## start RECORDS FOR THE TASK
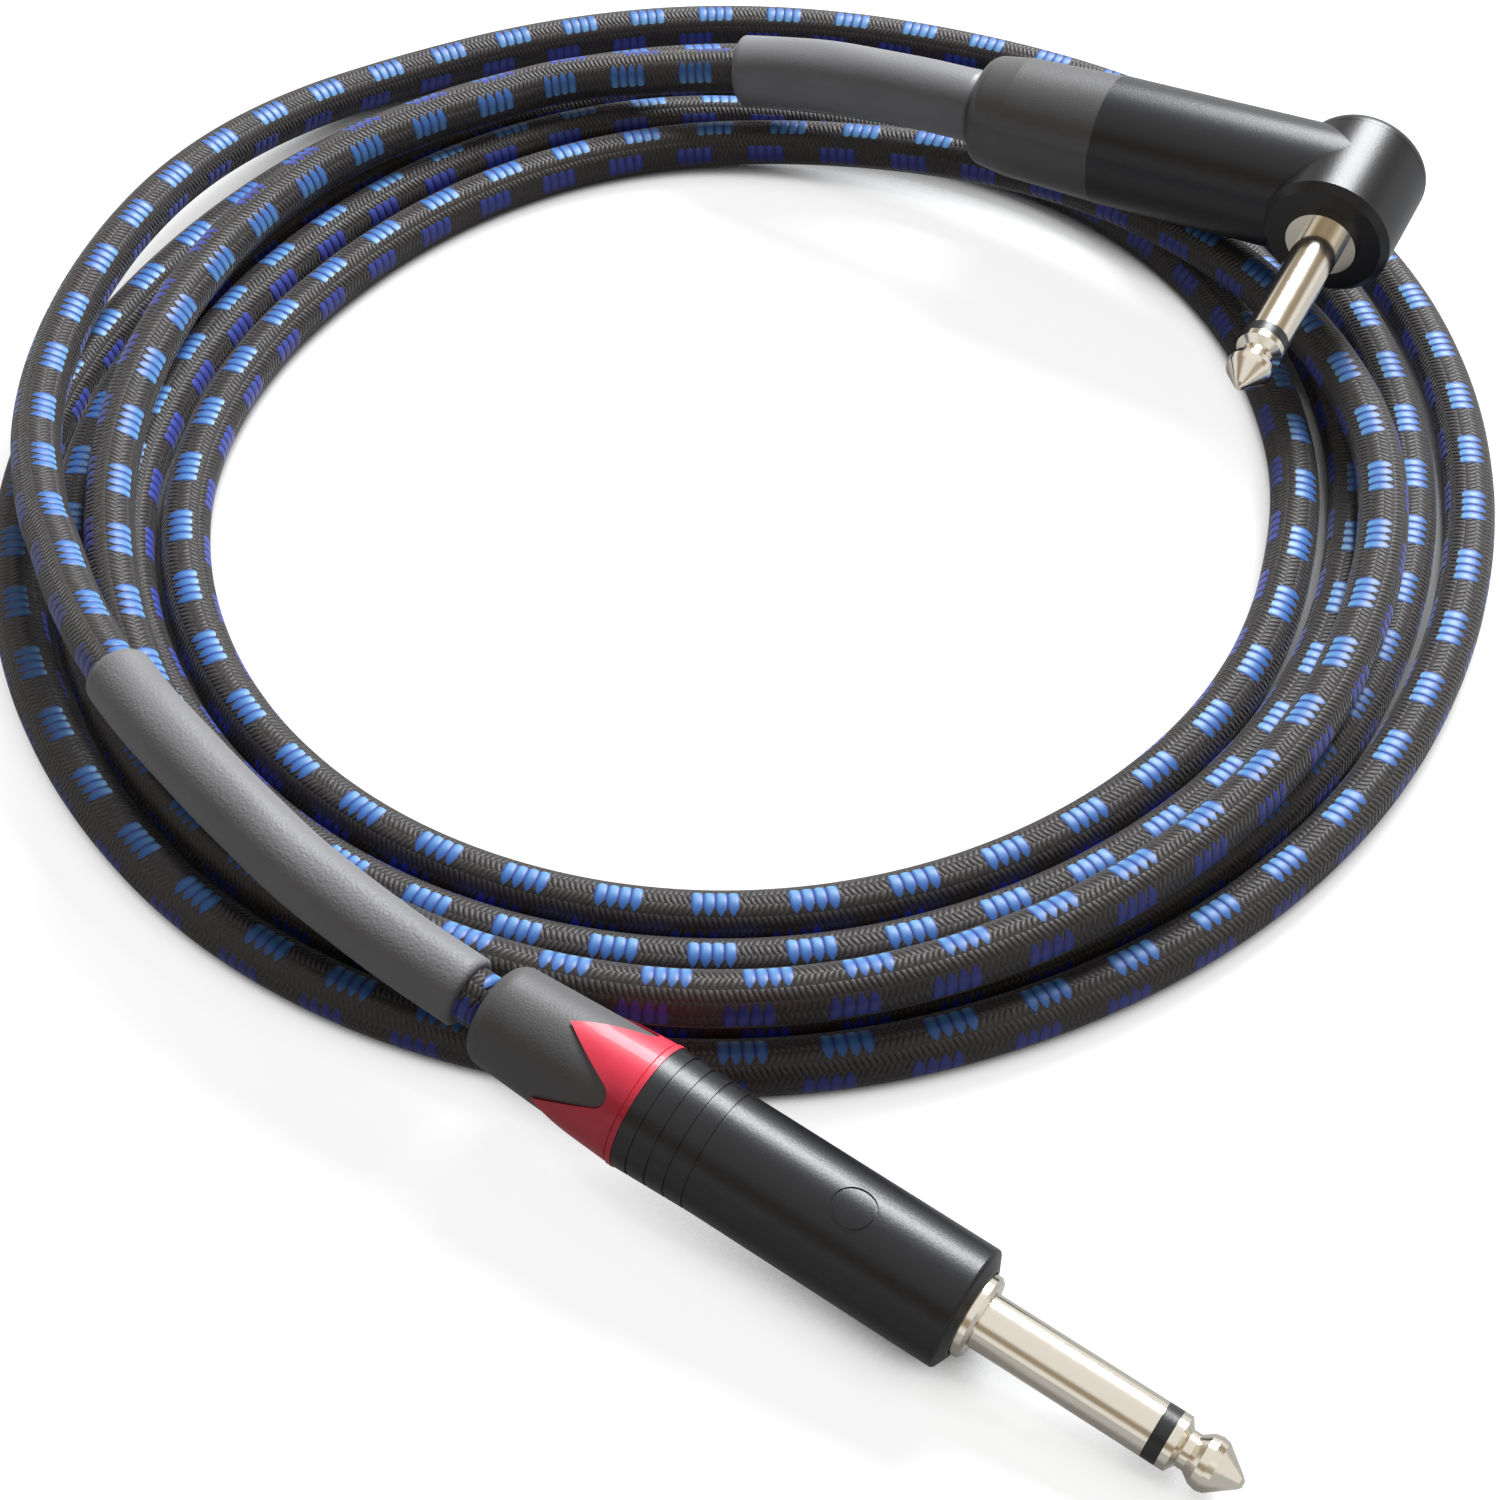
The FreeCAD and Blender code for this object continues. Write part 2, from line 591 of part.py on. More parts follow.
def drillSideways(body, name, radius, rearward, frontward):
    # a round hole across the barrel, along the jack's axis
    before = body.Tip.Shape.Volume
    sketch = newSketch(body, name + "Profile", "XZ_Plane")
    circleBound(sketch, headX, radius)
    pocket = body.newObject("PartDesign::Pocket", name)
    pocket.Profile = sketch
    pocket.SideType = "Two sides"
    pocket.setExpression("Length", bound(rearward))
    pocket.setExpression("Length2", bound(frontward))
    sketch.Visibility = False
    doc.recompute()
    print(name, "removed", round(before - pocket.Shape.Volume, 1))


def circleBound(sketch, centreX, radius):
    number = sketch.addGeometry(Part.Circle(Vector(worked(centreX), 0, 0), Vector(0, 0, 1), worked(radius)))
    sketch.addConstraint(Sketcher.Constraint("PointOnObject", number, 3, -1))
    place = sketch.addConstraint(Sketcher.Constraint("DistanceX", -1, 1, number, 3, worked(centreX)))
    sketch.setExpression("Constraints[" + str(place) + "]", bound(centreX))
    width = sketch.addConstraint(Sketcher.Constraint("Radius", number, worked(radius)))
    sketch.setExpression("Constraints[" + str(width) + "]", bound(radius))


keep(angleHousing(), anglePlace)


def headCap():
    # screwed cap with a rounded rim, seated in the head's bore
    seatPlace = "0 - headRear - fitClearance"
    top = "0 - headRear - headCapReach"
    body = lathe("angle_head_cap", [
        (top, "0"), (top, "angleHousingRadius"), (seatPlace, "angleHousingRadius"),
        (seatPlace, "headBoreRadius - collarClearance"),
        ("0 - headRear + headCapSpigot", "headBoreRadius - collarClearance"),
        ("0 - headRear + headCapSpigot", "0"),
    ])
    roundRims(body, [(top, "angleHousingRadius")], "headCapRounding")
    return body


keep(headCap(), jackPlace)
keep(tipContact("angle_tip_contact", "0 - 1.2", angleTipStart, angleTipEnd), jackPlace)
keep(tipInsulator("angle_tip_insulator", "2.2", angleShaftEnd, angleTipStart), jackPlace)
keep(lathe("angle_sleeve_contact", [
    (threadRear, "jackBore / 2"), (threadRear, "threadRadius"), ("headFront", "threadRadius"),
    ("headFront", "collarRadius"), (collarFront, "collarRadius"), (collarFront, jack),
    (angleShaftEnd, jack), (angleShaftEnd, "jackBore / 2"),
]), jackPlace)


def contactNut():
    prism = doc.addObject("Part::Prism", "nutPrism")
    prism.Polygon = 6
    prism.setExpression("Circumradius", bound("nutWidth / 1.732"))
    prism.setExpression("Height", bound("nutLength"))
    prism.Placement = Placement(Vector(worked(nutRear), 0, 0), Rotation(Vector(0, 0, 1), Vector(1, 0, 0)))
    hole = cylinder("nutHole", (nutRear + " - 1.0", "0", "0"), (1, 0, 0), "threadRadius + fitClearance",
                    "nutLength + 2.0")
    return combined("Cut", "angle_contact_nut", prism, hole)


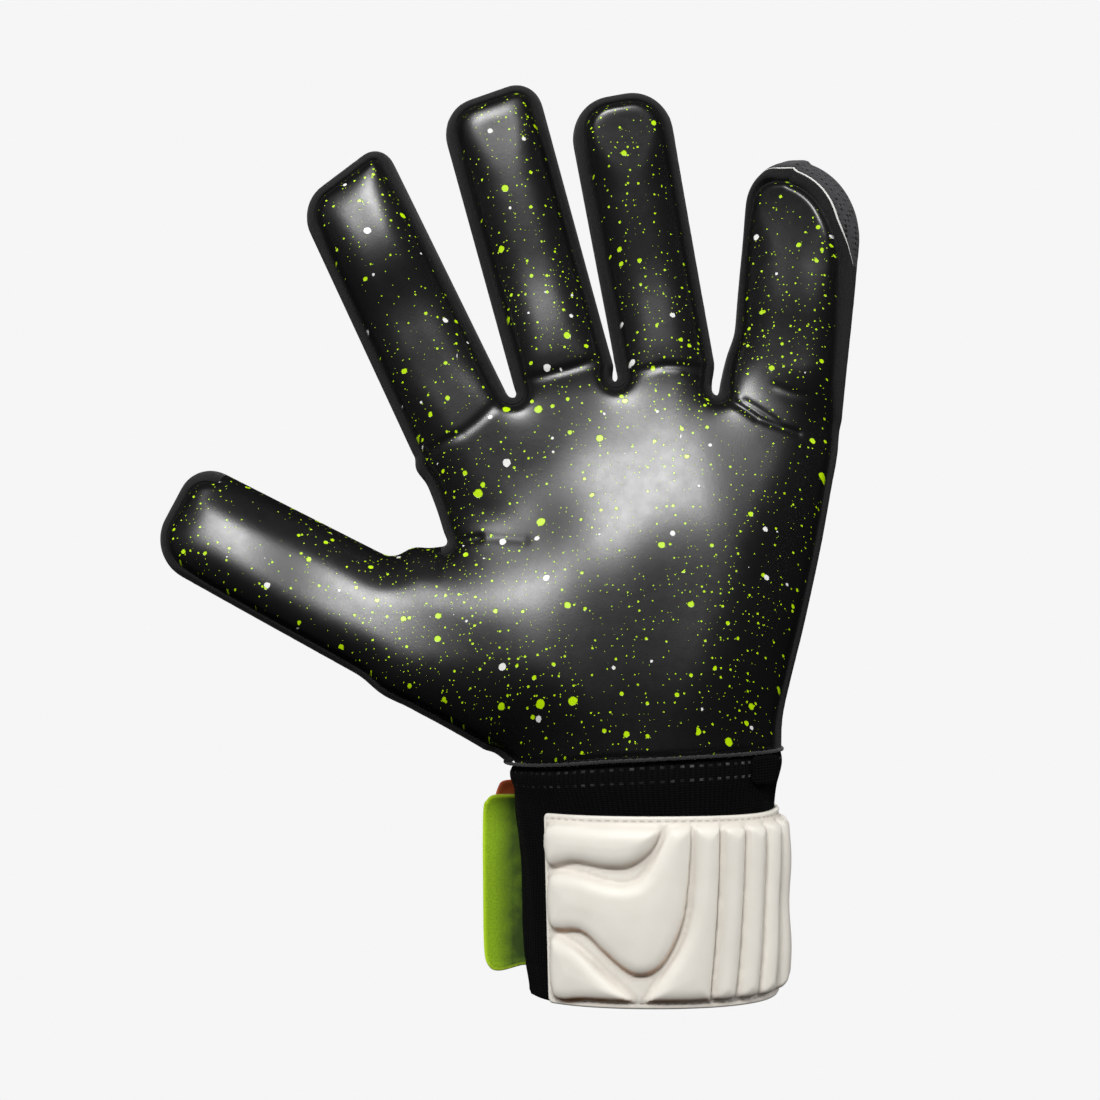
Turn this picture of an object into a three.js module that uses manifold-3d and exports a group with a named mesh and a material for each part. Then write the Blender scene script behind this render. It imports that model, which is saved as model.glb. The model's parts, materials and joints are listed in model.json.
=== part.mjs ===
// A left goalkeeper glove, standing fingers up with its palm facing -Y, in millimetres.
// The origin is the centre of the wrist opening, at the bottom rim of the elastic cuff.
// Each digit is a tube of padded panels around a hollow stall, cut at its base crease and its
// middle crease, so that it folds towards the palm about two hinges.
import * as THREE from "three";
import { mergeVertices } from "three/addons/utils/BufferGeometryUtils.js";
import Module from "manifold-3d";

const wasm = await Module();
wasm.setup();

// ---- driving dimensions -------------------------------------------------------------------

const GAP = 0.3; // between touching pieces
const SIDE_WALL = 3.1; // side gusset with its seam allowance
const LATEX = 6; // latex, foam and jersey of the palm side, bonded
const BACK = 5; // backhand foam, mesh and jersey, bonded
const LINING = 0.9;
const DIGIT_DEPTH = 12.5; // half of a digit's thickness
const TIP_RADIUS = 7;
const TIP_ROUND = 5; // how far the tip's panels round over
const PALM_SEAM = 6; // a digit's palm panel and back panel end this far from the middle
const BACK_SEAM = 7;
const WRIST_SEAM = 10; // and at the wrist the hand's two panels end this far from it
const PIVOT_Y = -2; // hinge lines lie a little to the palm side of the middle
const HINGE_SLIT = 0.9;

const CUFF = { height: 67.6, waist: 54, a: 35.6, b: 25, topA: 39.5, topB: 25.4, wall: 2.2 };
const STRAP = { bottom: 1, top: 54, a: 36.2, b: 28.6, thickness: 4.2, startAngle: -142, endAngle: 140 };
const STRAP_HINGE_ANGLE = 3; // the strap parts at its side, this far each side of +X
const PATCH = { thickness: 1, fromAngle: 60, toAngle: 120, bottom: 10, top: 46 };
const TAB = { outer: -49, inner: -32.6, y: 20.6, thickness: 2.2, bottom: 6.5, top: 54, radius: 4 };
const LABEL = { width: 14, height: 22, thickness: 0.6, bottom: 30 };
const TACK = { width: 9, height: 7, thickness: 0.9, angle: -38, z: 60 };

// knuckle: where the digit leaves the hand, as [x, z]. lean: degrees from upright towards the thumb
// side. tilt: how far its base crease turns out of square. roll: turn about its own length.
// lower and upper: lengths from base crease to middle crease to tip. flex and extend: hinge limits.
const DIGITS = [
  {
    name: "thumb", knuckle: [-60.8, 100.6], lean: 62.5, tilt: 23, roll: 0, lower: 44, upper: 43.5,
    halfWidth: 16.2, tipHalfWidth: 15, baseFlare: 10, flex: [40, 50], extend: [5, 0],
  },
  {
    name: "index", knuckle: [-54.7, 163.8], lean: 25.5, tilt: 0, roll: 0, lower: 38, upper: 46.5,
    halfWidth: 15.7, tipHalfWidth: 14.8, baseFlare: 0, flex: [60, 65], extend: [10, 0],
  },
  {
    name: "middle", knuckle: [-26.3, 179.2], lean: 13.8, tilt: 0, roll: 0, lower: 40, upper: 46,
    halfWidth: 14.6, tipHalfWidth: 14.3, baseFlare: 0, flex: [60, 65], extend: [10, 0],
  },
  {
    name: "ring", knuckle: [4.4, 180.5], lean: 10.2, tilt: 0, roll: 0, lower: 38, upper: 43,
    halfWidth: 14.2, tipHalfWidth: 14, baseFlare: 0, flex: [60, 65], extend: [10, 0],
  },
  {
    name: "little", knuckle: [40, 168], lean: -4.5, tilt: 0, roll: -4, lower: 32, upper: 39.5,
    halfWidth: 15.2, tipHalfWidth: 14, baseFlare: 0, flex: [60, 65], extend: [10, 0],
  },
];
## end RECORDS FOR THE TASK
TASK TO COMPLETE — Extract the complete set of records unchanged.

RESPONSE TO THE TASK —
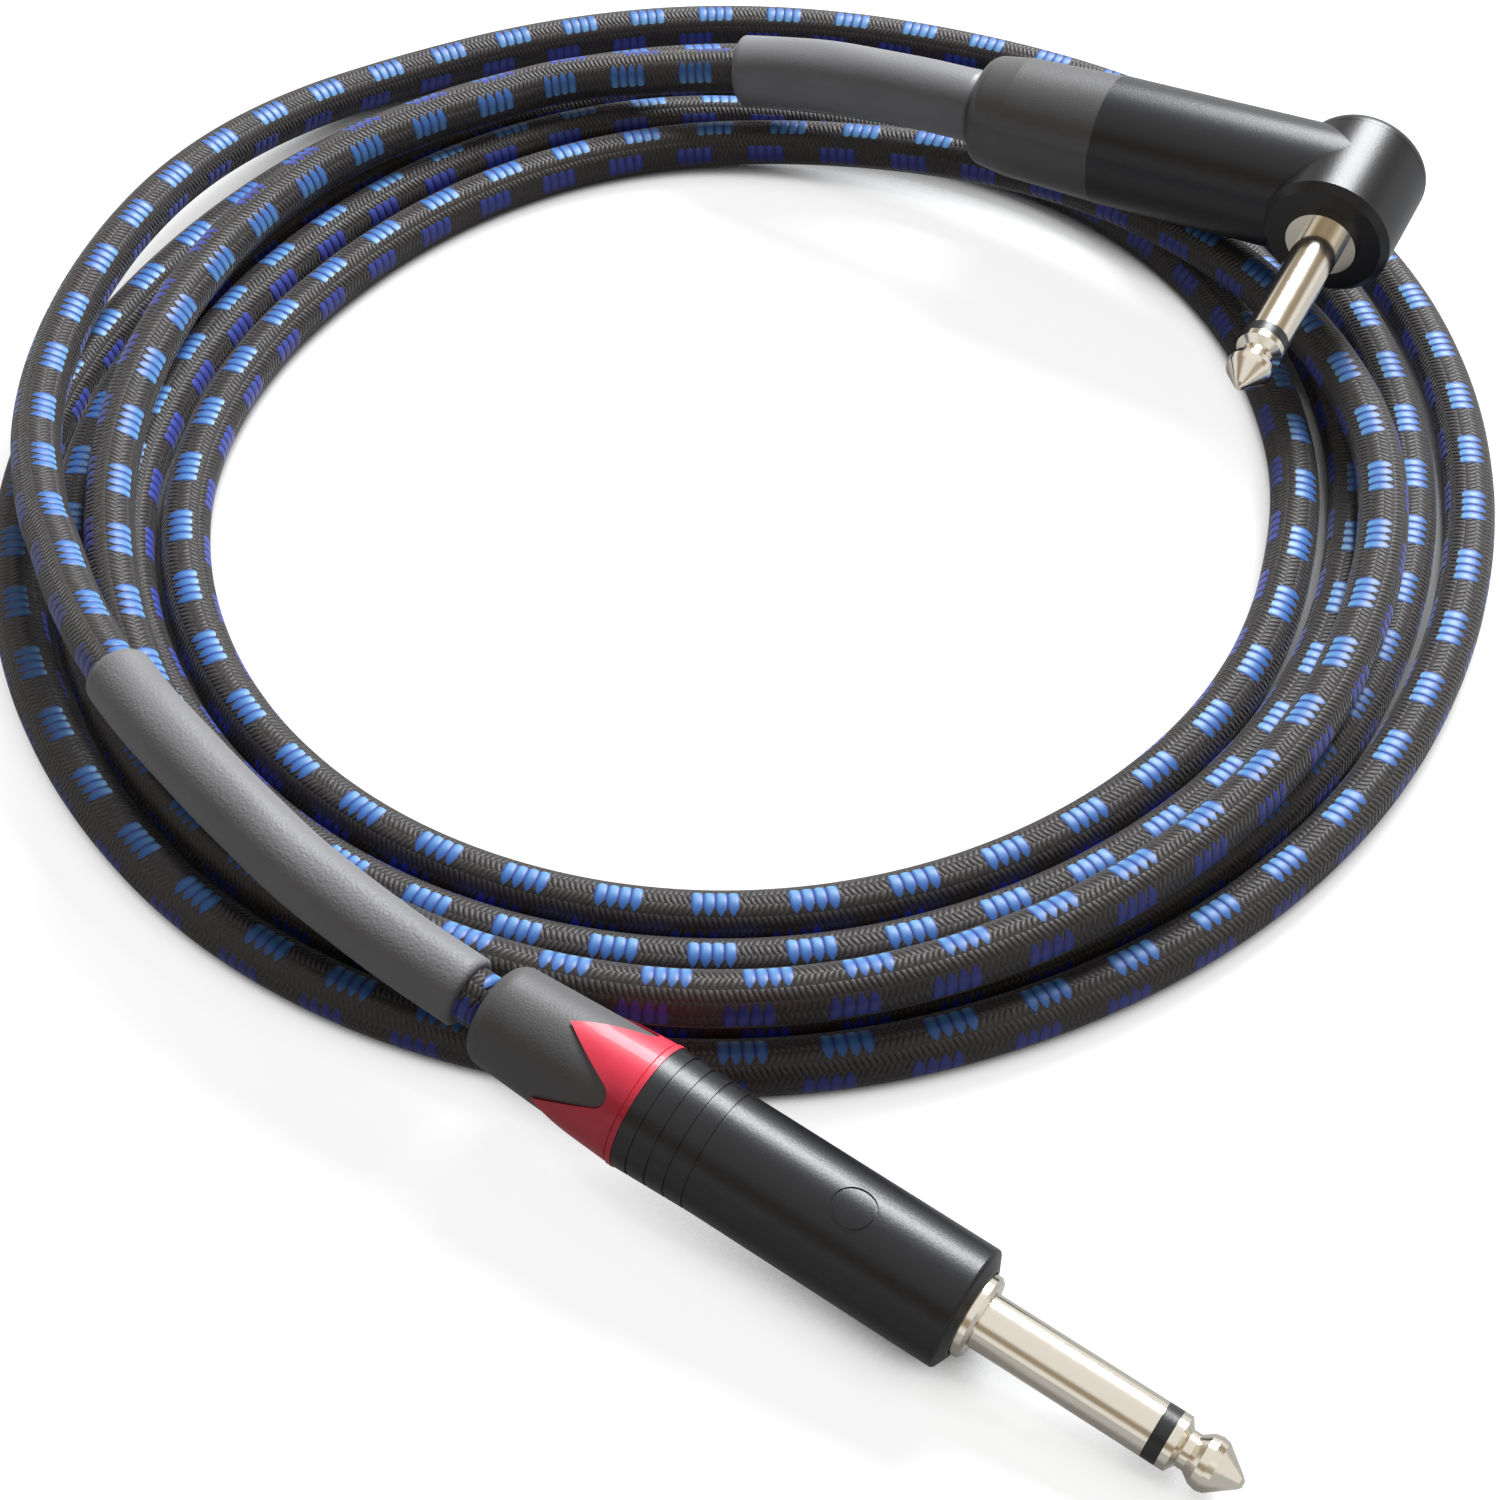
The FreeCAD and Blender code for this object continues. Write part 2, from line 591 of part.py on. More parts follow.
def drillSideways(body, name, radius, rearward, frontward):
    # a round hole across the barrel, along the jack's axis
    before = body.Tip.Shape.Volume
    sketch = newSketch(body, name + "Profile", "XZ_Plane")
    circleBound(sketch, headX, radius)
    pocket = body.newObject("PartDesign::Pocket", name)
    pocket.Profile = sketch
    pocket.SideType = "Two sides"
    pocket.setExpression("Length", bound(rearward))
    pocket.setExpression("Length2", bound(frontward))
    sketch.Visibility = False
    doc.recompute()
    print(name, "removed", round(before - pocket.Shape.Volume, 1))


def circleBound(sketch, centreX, radius):
    number = sketch.addGeometry(Part.Circle(Vector(worked(centreX), 0, 0), Vector(0, 0, 1), worked(radius)))
    sketch.addConstraint(Sketcher.Constraint("PointOnObject", number, 3, -1))
    place = sketch.addConstraint(Sketcher.Constraint("DistanceX", -1, 1, number, 3, worked(centreX)))
    sketch.setExpression("Constraints[" + str(place) + "]", bound(centreX))
    width = sketch.addConstraint(Sketcher.Constraint("Radius", number, worked(radius)))
    sketch.setExpression("Constraints[" + str(width) + "]", bound(radius))


keep(angleHousing(), anglePlace)


def headCap():
    # screwed cap with a rounded rim, seated in the head's bore
    seatPlace = "0 - headRear - fitClearance"
    top = "0 - headRear - headCapReach"
    body = lathe("angle_head_cap", [
        (top, "0"), (top, "angleHousingRadius"), (seatPlace, "angleHousingRadius"),
        (seatPlace, "headBoreRadius - collarClearance"),
        ("0 - headRear + headCapSpigot", "headBoreRadius - collarClearance"),
        ("0 - headRear + headCapSpigot", "0"),
    ])
    roundRims(body, [(top, "angleHousingRadius")], "headCapRounding")
    return body


keep(headCap(), jackPlace)
keep(tipContact("angle_tip_contact", "0 - 1.2", angleTipStart, angleTipEnd), jackPlace)
keep(tipInsulator("angle_tip_insulator", "2.2", angleShaftEnd, angleTipStart), jackPlace)
keep(lathe("angle_sleeve_contact", [
    (threadRear, "jackBore / 2"), (threadRear, "threadRadius"), ("headFront", "threadRadius"),
    ("headFront", "collarRadius"), (collarFront, "collarRadius"), (collarFront, jack),
    (angleShaftEnd, jack), (angleShaftEnd, "jackBore / 2"),
]), jackPlace)


def contactNut():
    prism = doc.addObject("Part::Prism", "nutPrism")
    prism.Polygon = 6
    prism.setExpression("Circumradius", bound("nutWidth / 1.732"))
    prism.setExpression("Height", bound("nutLength"))
    prism.Placement = Placement(Vector(worked(nutRear), 0, 0), Rotation(Vector(0, 0, 1), Vector(1, 0, 0)))
    hole = cylinder("nutHole", (nutRear + " - 1.0", "0", "0"), (1, 0, 0), "threadRadius + fitClearance",
                    "nutLength + 2.0")
    return combined("Cut", "angle_contact_nut", prism, hole)


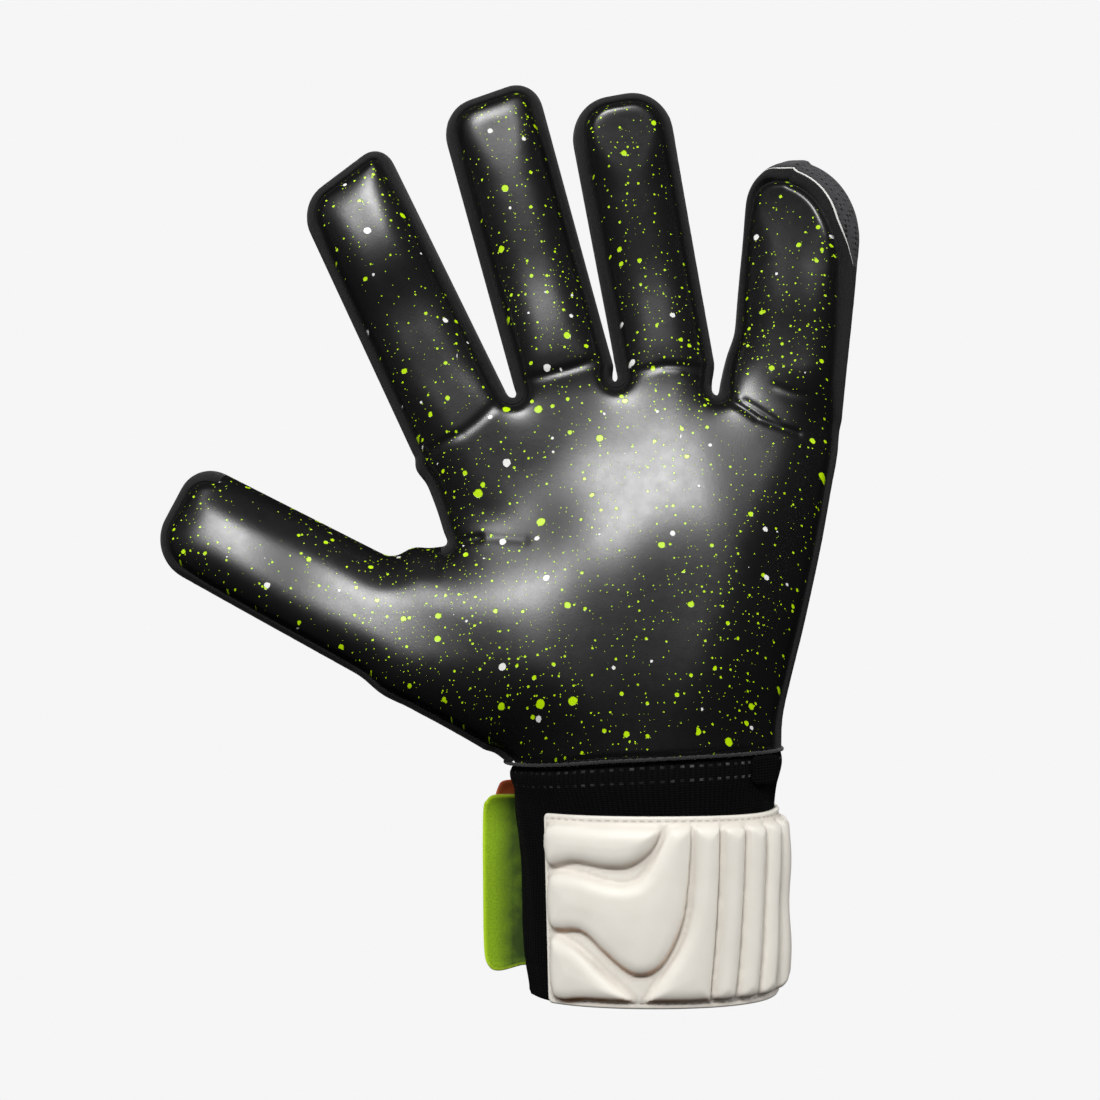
Turn this picture of an object into a three.js module that uses manifold-3d and exports a group with a named mesh and a material for each part. Then write the Blender scene script behind this render. It imports that model, which is saved as model.glb. The model's parts, materials and joints are listed in model.json.
=== part.mjs ===
// A left goalkeeper glove, standing fingers up with its palm facing -Y, in millimetres.
// The origin is the centre of the wrist opening, at the bottom rim of the elastic cuff.
// Each digit is a tube of padded panels around a hollow stall, cut at its base crease and its
// middle crease, so that it folds towards the palm about two hinges.
import * as THREE from "three";
import { mergeVertices } from "three/addons/utils/BufferGeometryUtils.js";
import Module from "manifold-3d";

const wasm = await Module();
wasm.setup();

// ---- driving dimensions -------------------------------------------------------------------

const GAP = 0.3; // between touching pieces
const SIDE_WALL = 3.1; // side gusset with its seam allowance
const LATEX = 6; // latex, foam and jersey of the palm side, bonded
const BACK = 5; // backhand foam, mesh and jersey, bonded
const LINING = 0.9;
const DIGIT_DEPTH = 12.5; // half of a digit's thickness
const TIP_RADIUS = 7;
const TIP_ROUND = 5; // how far the tip's panels round over
const PALM_SEAM = 6; // a digit's palm panel and back panel end this far from the middle
const BACK_SEAM = 7;
const WRIST_SEAM = 10; // and at the wrist the hand's two panels end this far from it
const PIVOT_Y = -2; // hinge lines lie a little to the palm side of the middle
const HINGE_SLIT = 0.9;

const CUFF = { height: 67.6, waist: 54, a: 35.6, b: 25, topA: 39.5, topB: 25.4, wall: 2.2 };
const STRAP = { bottom: 1, top: 54, a: 36.2, b: 28.6, thickness: 4.2, startAngle: -142, endAngle: 140 };
const STRAP_HINGE_ANGLE = 3; // the strap parts at its side, this far each side of +X
const PATCH = { thickness: 1, fromAngle: 60, toAngle: 120, bottom: 10, top: 46 };
const TAB = { outer: -49, inner: -32.6, y: 20.6, thickness: 2.2, bottom: 6.5, top: 54, radius: 4 };
const LABEL = { width: 14, height: 22, thickness: 0.6, bottom: 30 };
const TACK = { width: 9, height: 7, thickness: 0.9, angle: -38, z: 60 };

// knuckle: where the digit leaves the hand, as [x, z]. lean: degrees from upright towards the thumb
// side. tilt: how far its base crease turns out of square. roll: turn about its own length.
// lower and upper: lengths from base crease to middle crease to tip. flex and extend: hinge limits.
const DIGITS = [
  {
    name: "thumb", knuckle: [-60.8, 100.6], lean: 62.5, tilt: 23, roll: 0, lower: 44, upper: 43.5,
    halfWidth: 16.2, tipHalfWidth: 15, baseFlare: 10, flex: [40, 50], extend: [5, 0],
  },
  {
    name: "index", knuckle: [-54.7, 163.8], lean: 25.5, tilt: 0, roll: 0, lower: 38, upper: 46.5,
    halfWidth: 15.7, tipHalfWidth: 14.8, baseFlare: 0, flex: [60, 65], extend: [10, 0],
  },
  {
    name: "middle", knuckle: [-26.3, 179.2], lean: 13.8, tilt: 0, roll: 0, lower: 40, upper: 46,
    halfWidth: 14.6, tipHalfWidth: 14.3, baseFlare: 0, flex: [60, 65], extend: [10, 0],
  },
  {
    name: "ring", knuckle: [4.4, 180.5], lean: 10.2, tilt: 0, roll: 0, lower: 38, upper: 43,
    halfWidth: 14.2, tipHalfWidth: 14, baseFlare: 0, flex: [60, 65], extend: [10, 0],
  },
  {
    name: "little", knuckle: [40, 168], lean: -4.5, tilt: 0, roll: -4, lower: 32, upper: 39.5,
    halfWidth: 15.2, tipHalfWidth: 14, baseFlare: 0, flex: [60, 65], extend: [10, 0],
  },
];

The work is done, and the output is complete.